Image du restaurant fonctionnant dans les locaux de la poste

 «C’est nous les premiers bénéficiaires de ces services. Pendant le service, il nous arrive d’avoir besoin à manger, et c’est là qu’on s’approvisionne», nous explique le comptable Tembos Mughambuli Faustin. «Au-delà de nous qui sommes employés dans les services opérationnels ici, il y a aussi nos clients, notamment ceux qui sont obligés de passer des longues heures pour le contrôle techniques de leurs véhicules qui s’approvisionnent aussi là-bas. C’était un besoin ressenti ici. C’est pour cela que nous avons encouragé celui qui nous fournissait à manger à nous ouvrir un restaurant ici», appuie le chef de centre d’Erest.

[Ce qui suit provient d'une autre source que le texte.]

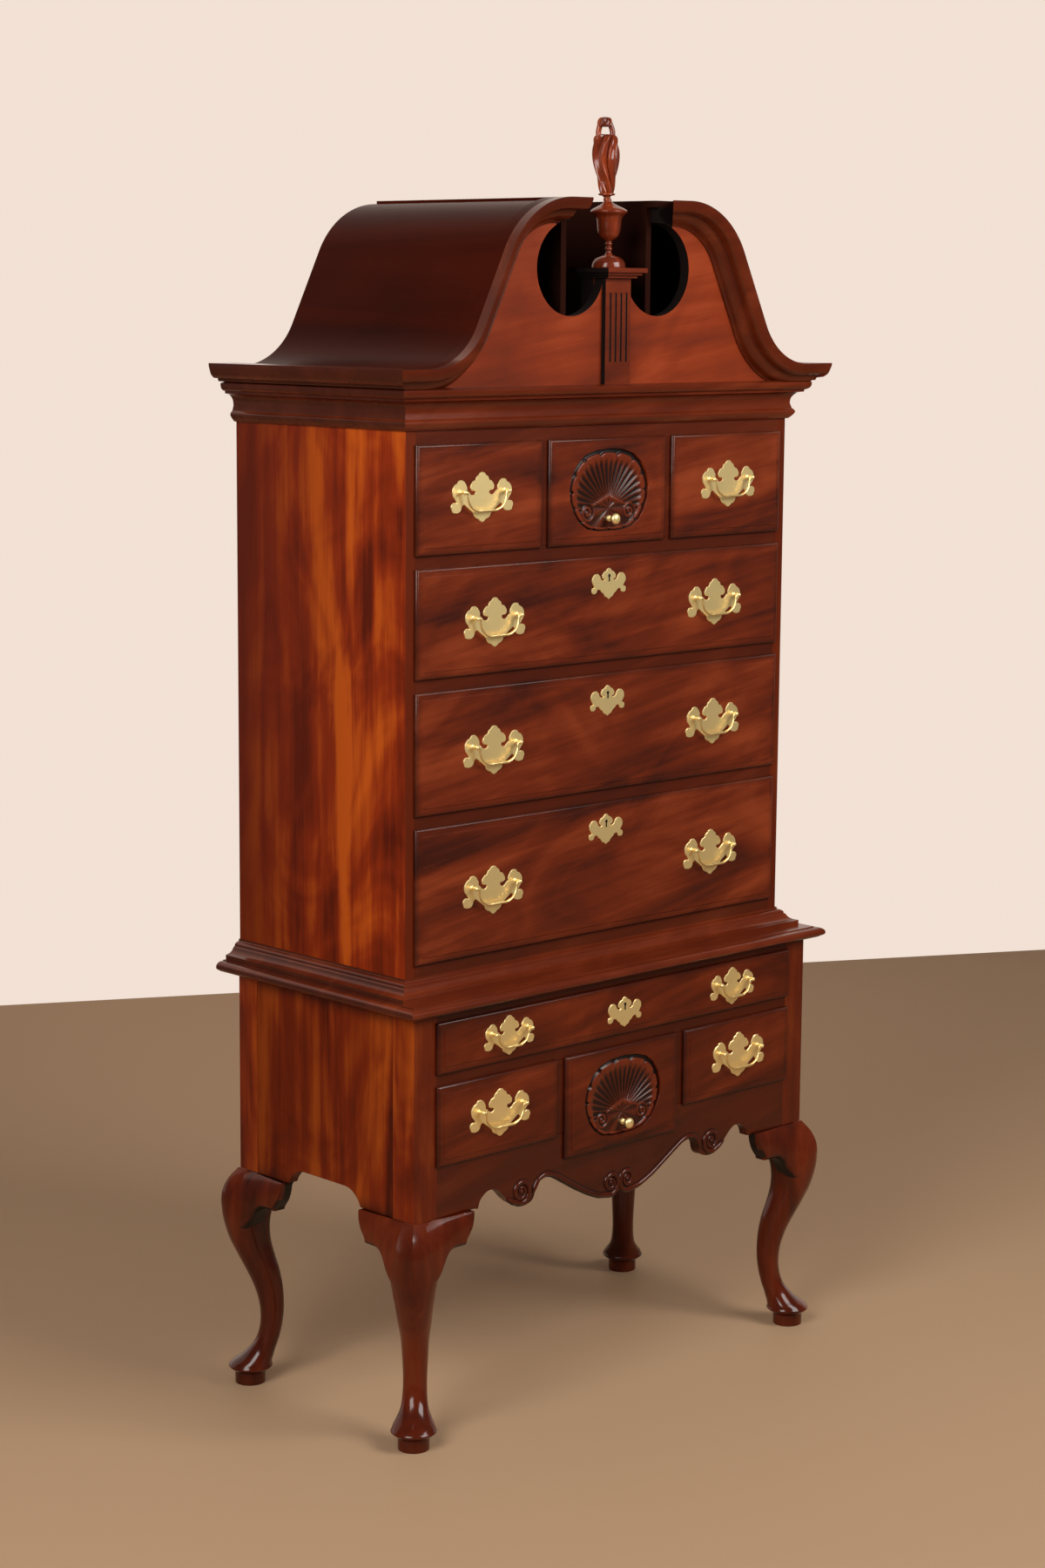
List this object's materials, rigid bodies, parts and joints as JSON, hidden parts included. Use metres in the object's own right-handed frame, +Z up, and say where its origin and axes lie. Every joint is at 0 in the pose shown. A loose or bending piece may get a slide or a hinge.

Derrière la bâtisse, du côté ouest vient d’être érigé un petit enclos en tôles ondulés. «Peut-être les gens pensent que c’est ici où est opérationnel le bordel de prostitution, puisque le petit enclos semble cacher derrière la bâtisse», s’exclame le comptable, sur fonds de moquerie. La porte nous est ouverte. Et le constat de Congo check, il s’agit de la cuisine du restaurant «Vision lointaine». A l’intérieur on y aperçoit sur l’étagère, des ustensiles, des épices ainsi que des casseroles d’aliments.

 

Cuisine du restaurant fonctionnant dans les locaux de la poste

Dans les chambrettes franchies pendant notre visite, Congo check n’y a aperçoit aucun lit. Juste des salles, certaines inhabitées, d’autres encore contenant des archives de courriers. «Nous assurons encore l’expédition et la réception des courriers. La poste fonctionne encore», nous explique le comptable, nous montrant des timbres qu’ils délivrent aux clients qui viennent déposer leurs courriers. Pour conclure, Tembos Mughambuli Faustin explique que les revenues issues de ces contrats de bail aident son service à répondre à certains besoins, dont l’entretien de la vielle bâtisse.

«Nombreux n’exploitent plus comme avant les services de la poste. Nous n’avons donc pas assez de rentrée. Si nous n’exploitons pas certaines opportunités (espace et bureau), nous ne saurons donc pas assurer l’entretien de notre office. Erest et le restaurant nous aide à répondre l’intérieur de nos bureaux. Allez ailleurs pays, c’est comme ça que la poste fait pour s’en sortir pour certains besoins», se justifie-t-il.